She placed the Moka coffee pot on the stove and lit the flame with steel blue hands. I’m sure those hands had been making coffee like this for decades.
“Keep the flame low,” she said in her thick Italian accent, speaking slowly so the American could understand. “You don’t want to rush it by boiling the water too much. It will be VERY bitter coffee if you do.”
I sighed and nodded.
“Yep. That’s what we did yesterday,” I replied. “We boiled the thing like crazy and it was super bitter. Now I know!” I shook my head and smiled at the pot.
Now I know.
I was sitting in a cold kitchen in a villa in Italy with an Italian olive farmer, and I was feeling the weight of LIFE from making a morning pot of coffee.
Don’t rush it, or it will be bitter…
It was far too early for deep-Italian-life-thoughts.
Even though it was already late morning – 10am or 11am or half-past-noon according to the clocks in the farmhouse – I was still on Pacific Time halfway across the world.
So according to my jet lag it was still far too early.
She had been up since dawn I’m sure. I had been up since ten minutes ago. I needed coffee. She knew how to make it.
That made us friends.
The night before, our crew of ten friends had blazed the night with a wine and jet-lag induced dance party to my epic birthday dance party mix until we all finally collapsed in our beds at some hour I don’t even know, so I was still recovering. (BTW Check out the dance party mix here!)
What I didn’t know yet, is that the next few days to come would be mind-blowingly wonderful.
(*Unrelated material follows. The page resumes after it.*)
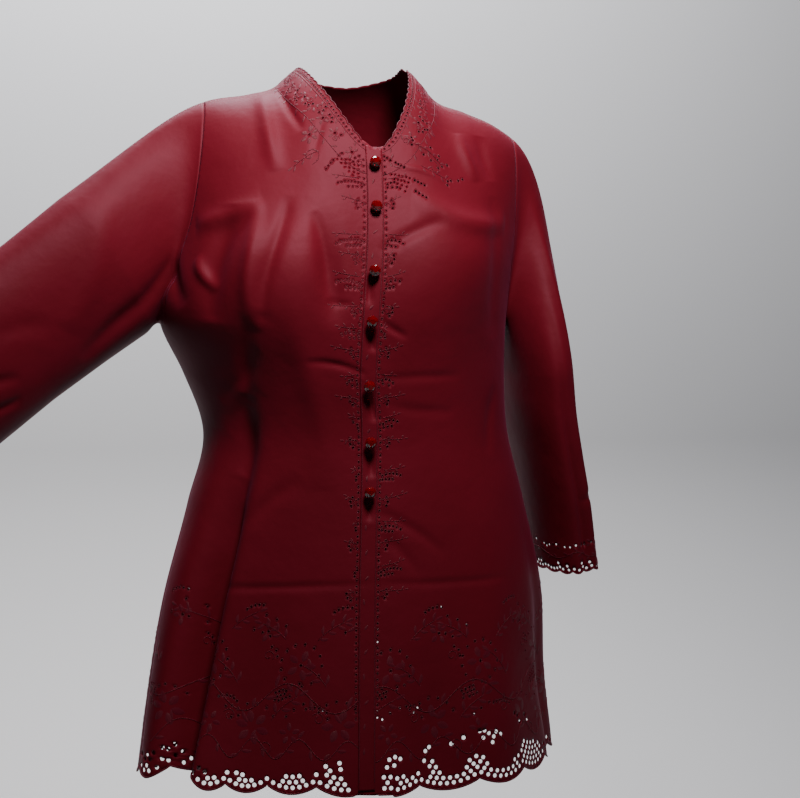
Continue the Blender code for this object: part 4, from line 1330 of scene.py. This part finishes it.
def sleeveSurfaceOf(side):
    # Returns a surface of flat metres: x round the sleeve from its top, v down from the armhole.
    facts = sleeves[side]
    share = np.linspace(1.0, 0.0, 201)
    armAngles, armLevels = armholeOf(side, share)
    sign = -1.0 if side == "right" else 1.0
    angles = np.concatenate([sign * armAngles, sign * (math.pi - armAngles[::-1][1:])])
    levels = np.concatenate([armLevels, armLevels[::-1][1:]])
    loop = clothBody(angles, levels)
    normals = outwardOf(clothBody, angles, levels, top=-0.00002)
    away = unitOf(np.cross(unitOf(np.gradient(loop, axis=0)), normals))
    middles = np.stack([facts["x"], facts["y"], facts["z"]], axis=1)
    if np.sum(away[0] * (middles[-1] - middles[0])) < 0:
        away = -away
    away = unitOf(softened(away, sleeveCut["seamBlur"]))
    loop = loop + away * sleeveCut["seamGap"]
    lengths = np.concatenate([[0.0], np.cumsum(np.linalg.norm(np.diff(loop, axis=0), axis=1))])
    loopShare = lengths / lengths[-1]
    stations = np.arange(len(middles), dtype=float)
    at = np.linspace(0.0, stations[-1], 81)
    fine = np.stack([smoothCurve(stations, middles[:, axis], at) for axis in range(3)], axis=1)
    axis = unitOf(np.gradient(fine, axis=0))
    upward = np.broadcast_to(np.asarray(facts["top"]), axis.shape)
    upward = unitOf(upward - axis * np.sum(upward * axis, axis=1, keepdims=True))
    forward = np.cross(axis, upward)
    forward = np.where(forward[:, 1:2] > 0, -forward, forward)
    run = np.concatenate([[0.0], np.cumsum(np.linalg.norm(np.diff(fine, axis=0), axis=1))])
    high = smoothCurve(stations, facts["halfHigh"], at)
    deep = smoothCurve(stations, facts["halfDeep"], at)

    def read(table, places, where):
        return np.stack([np.interp(where, places, table[:, k]) for k in range(3)], axis=-1)

    def ring(turn, down):
        top = read(upward * high[:, None], run, down) * np.cos(turn)[..., None]
        front = read(forward * deep[:, None], run, down) * np.sin(turn)[..., None]
        return read(fine, run, down) + top + front

    def plain(x, v):
        part = np.mod(x / sleeveCut["girth"], 1.0)
        turn = part * 2 * math.pi
        down = np.maximum(v - sleeveCut["capLength"], 0.0)
        first = ring(turn, np.zeros_like(down))
        start = read(loop, loopShare, part)
        leave = read(away, loopShare, part)
        reach = np.linalg.norm(first - start, axis=-1, keepdims=True)
        t = np.clip(v / sleeveCut["capLength"], 0.0, 1.0)[..., None]
        cap = (2 * t**3 - 3 * t**2 + 1) * start + (t**3 - 2 * t**2 + t) * leave * reach * sleeveCut["capPull"]
        cap = cap + (3 * t**2 - 2 * t**3) * first + (t**3 - t**2) * axis[0] * reach * sleeveCut["armPull"]
        return np.where(t < 1, cap, ring(turn, down))

    def surface(x, v):
        x, v = np.broadcast_arrays(np.asarray(x, float), np.asarray(v, float))
        lift = np.zeros(x.shape)
        for row in sleeveCreases[side]:
            for shift in (-sleeveCut["girth"], 0.0, sleeveCut["girth"]):
                lift = lift + creaseLine(np.mod(x, sleeveCut["girth"]) + shift, v, row)
        normal = outwardOf(plain, x, v, step=0.001)
        return plain(x, v) + normal * (lift * facing)[..., None]

    facing = 1.0
    x = np.array([0.0])
    v = np.array([0.2])
    outward = plain(x, v)[0] - read(fine, run, np.array([0.2 - sleeveCut["capLength"]]))[0]
    facing = math.copysign(1.0, float(np.sum(outwardOf(plain, x, v, step=0.001)[0] * outward)))
    return surface, facing, sleeveCut["capLength"] + run[-1]


def makeSleeve(side):
    surface, facing, length = sleeveSurfaceOf(side)
    girth = sleeveCut["girth"]
    table = surfaceTable(surface, -0.04, girth + 0.04, 0.0, length, facing)
    count = round(girth / sleeveCut["cuffScallop"])
    across = np.linspace(0.0, girth, 600)
    wave = np.abs(np.sin(math.pi * count * across / girth)) ** 0.8
    cuff = np.stack([across, length - sleeveCut["cuffDepth"] * (1 - wave)], axis=1)
    seamRows = np.linspace(0.0, cuff[0, 1], int(cuff[0, 1] / blouse["meshStep"]))
    first = np.stack([np.zeros(len(seamRows)), seamRows], axis=1)
    last = np.stack([np.full(len(seamRows), girth), seamRows[::-1]], axis=1)
    top = np.stack([np.linspace(girth, 0.0, 170), np.zeros(170)], axis=1)
    low = resampled(cuff, blouse["edgeStep"])
    outline = np.concatenate([first[:-1], low[:-1], last[:-1], top[:-1]])
    x = np.arange(0.006, girth - 0.005, sleeveCut["netPitch"])
    edge = np.interp(x, cuff[:, 0], cuff[:, 1])
    rows = [np.stack([x, edge - 0.0042], axis=1)]
    more = np.sin(x * 2 * math.pi / 0.043) > -0.1
    rows.append(np.stack([x + sleeveCut["netPitch"] / 2, edge - 0.0085], axis=1)[more][:-1])
    net = np.concatenate(rows)
    net = np.column_stack([net, np.full(len(net), sleeveCut["netRadius"])])
    design = newDesign()
    cuffPattern(design, table, length)
    holes = holeTable(table, np.concatenate([net, np.array(design["eyelets"])]))
    flat, triangles = cutSheet(outline, holes, blouse["meshStep"])
    points = surface(flat[:, 0], flat[:, 1])
    # The two long edges meet on one line, so their points are made one.
    key = np.round(np.stack([np.mod(flat[:, 0] + 1e-7, girth), flat[:, 1]], axis=1), 5)
    _, keep, index = np.unique(key, axis=0, return_index=True, return_inverse=True)
    triangles = index.reshape(-1)[triangles]
    normals = outwardOf(surface, flat[keep, 0], flat[keep, 1], step=0.001) * facing
    item = clothPiece(sleeves[side]["name"], flat[keep], triangles, points[keep], normals, crepeCloth)
    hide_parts(sleeves[side]["node"])
    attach(item, "root")
    print(sleeves[side]["name"], len(triangles), "triangles,", len(holes), "holes, length", round(length, 3))
    design["cords"].append((cuff + np.array([0.0, -0.0004]), sleeveCut["rimRadius"]))
    stitches = makeStitches(sleeves[side]["name"] + "Embroidery", table, design, holes[len(net) :], holes)


for side in ("right", "left"):
    makeSleeve(side)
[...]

That following night, we would have an endless Italian BBQ feast with sausage, pork, liver, potatoes, wild greens, tomatoes, and lots of other things I wouldn’t recognize but would devour every bite.
All of the food would come from the farm that we were staying at or from a farm nearby, even the pigs themselves. AND all of it was drenched in olive oil that was freshly pressed that morning.
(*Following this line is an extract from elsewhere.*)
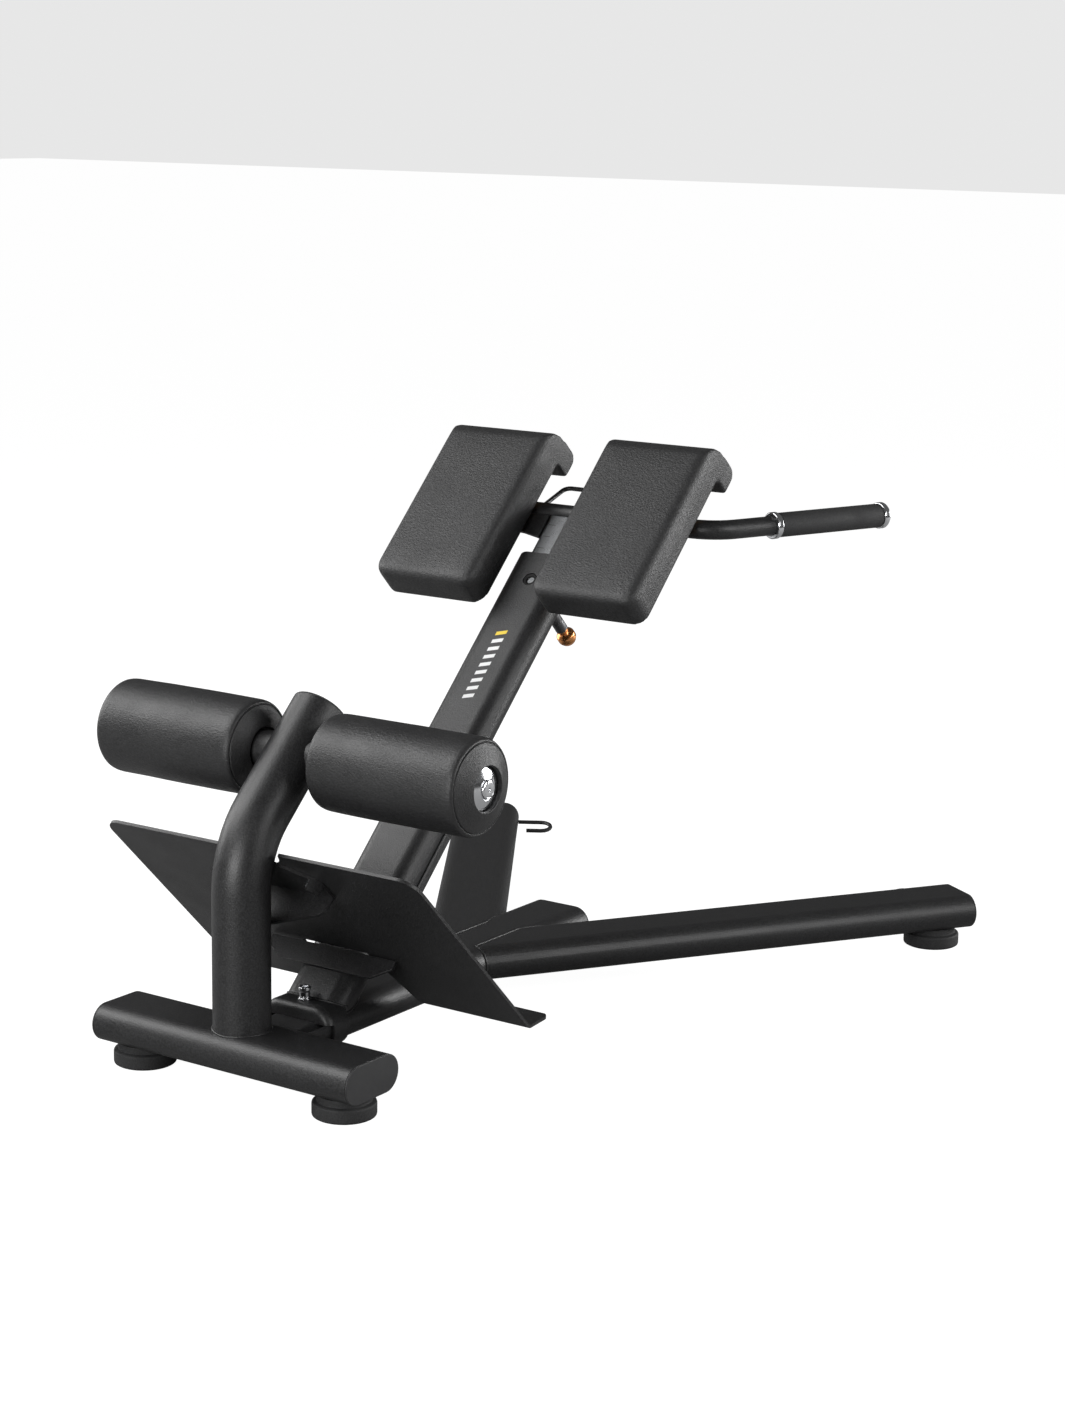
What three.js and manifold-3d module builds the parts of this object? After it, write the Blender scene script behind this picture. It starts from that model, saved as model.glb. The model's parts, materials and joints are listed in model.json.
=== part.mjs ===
// Roman chair (45 degree back extension bench), millimetres, +Z up, +Y towards the head end.
import * as THREE from "three";
import { mergeVertices } from "three/addons/utils/BufferGeometryUtils.js";
import Module from "manifold-3d";

const wasm = await Module();
wasm.setup();

// ---------- driving dimensions ----------
const GAP = 0.3;
const WALL = 3;
const ARC_STEPS = 8;
const BORE_STEPS = 4;

// flat-oval tube of the base frame
const TUBE_W = 128;
const TUBE_H = 60;
const BASE_Z = 65.9;
const BASE_TOP = BASE_Z + TUBE_H / 2;
const CROSSBAR_HALF = 252.6;
const CAP_FLANGE = 2.6;
const CAP_PLUG = 14;
const RAIL_END_Y = 868;
const RAIL_CUT_Y = 140;
const RAIL_CUT_Z = 76;
const LEG_SPLAY_DEG = 33;
const LEG_APEX_Y = 575;
const LEG_LENGTH = 969;
const LEG_FOOT_AT = 914;
const FRONT_FOOT_X = 199.4;
const FOOT_R = 49.5;
const FOOT_TIER = 24;

// joint between the crossbar and the rail
const COLLAR_Y0 = 140;
const COLLAR_Y1 = 178;
const COLLAR_WALL = 6;
const NOSE_R = 12;
const TONGUE_W = 104;
const TONGUE_H = 36;
const TONGUE_Z = 59.4;
const TONGUE_END_Y = 230;
const RAIL_BOLT_Y = 152;

// hooks on the rear legs
const ROD_R = 4;
const HOOK_AT = 929;
const HOOK_REACH = 65;
const HOOK_WIDTH = 38;
const HOOK_RETURN = 48;
const HOOK_DROP = 7.4;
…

The next night, we would eat gourmet pizza, and the next day we would taste wine in a cellar with a wine maker, and the next day we would see the birth place of Raphael.
It is a different world, this Italy. It is earthy and beautiful and old and wet and crumbling and delicious.
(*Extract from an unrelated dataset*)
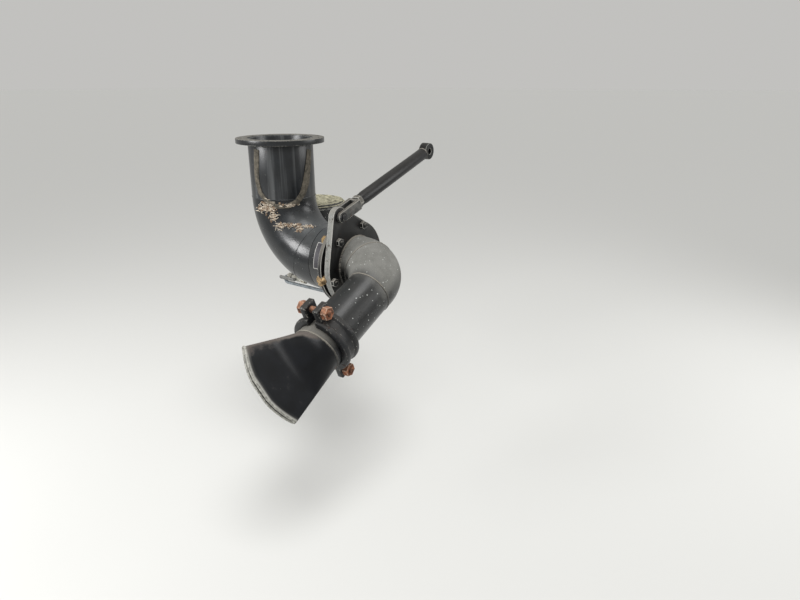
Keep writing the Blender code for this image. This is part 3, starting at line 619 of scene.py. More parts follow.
@dataclass(frozen=True)
class WeatheredMetal(Finish):
    """Steel with a coat of paint, rust or scale, under road dust that lies on what faces up."""

    paint: str                          # colour of the coat
    paint_other: str                    # its other tone, in patches
    roughness: float
    metallic: float = 0.0               # how much the coat is bare metal
    patch: float = 40 * MM              # size of the patches
    dust: str = "#8d877b"
    dust_other: str = "#6e6960"
    dust_on_top: float = 0.7            # share of dust on faces that look up
    dust_all_round: float = 0.12        # share of dust on every face
    dust_from: float = 0.1              # the normal's Z where dust starts
    dust_span: float = 0.8              # how much further that goes before dust lies thick
    worn: str = "#8a8a84"               # what shows where paint has worn off edges
    wear: float = 0.5                   # how much of an edge is worn
    rust: str = "#7a4628"
    rust_deep: str = "#3a2418"
    rust_share: float = 0.0
    specks: float = 0.0                 # share of dried water specks
    speck: str = "#c9ccc8"
    streaks: float = 0.0                # share of pale vertical streaks
    streak: str = "#77797a"
    shade_painted_from: float | None = None    # the Y beyond which the dust thins away, which paints in shade
    shine: float = 0.5                  # the paint's specular level
    grain: float = 2.0 * MM             # size of the surface's grain
    relief: float = 0.12 * MM           # depth of the grain
    dull: float = 0.9                   # roughness of dust and rust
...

I could circle the globe a thousand times, and Italy will never grow old for me.
The olive oil alone will keep me coming back.
But before all of those wonderful things happened, I was standing in cold kitchen in a 200 year-old farmhouse (which is actually pretty young according to the farmer), and I was realizing that life should not be rushed.
Don’t turn up the heat too fast. Just wait. Even when everything inside of you wants to rush forward… just wait.
Or else the beautiful, delicious cup of coffee that you are making will turn bitter.
I smiled at her again, her wisdom pouring through her weathered cheeks. Wisdom that was so perfectly timed for that moment in my life. Wisdom that I desperately needed to hear from a source that has lived it.
“Thanks for teaching me how to make coffee,” I said. “It’s really quite beautiful.”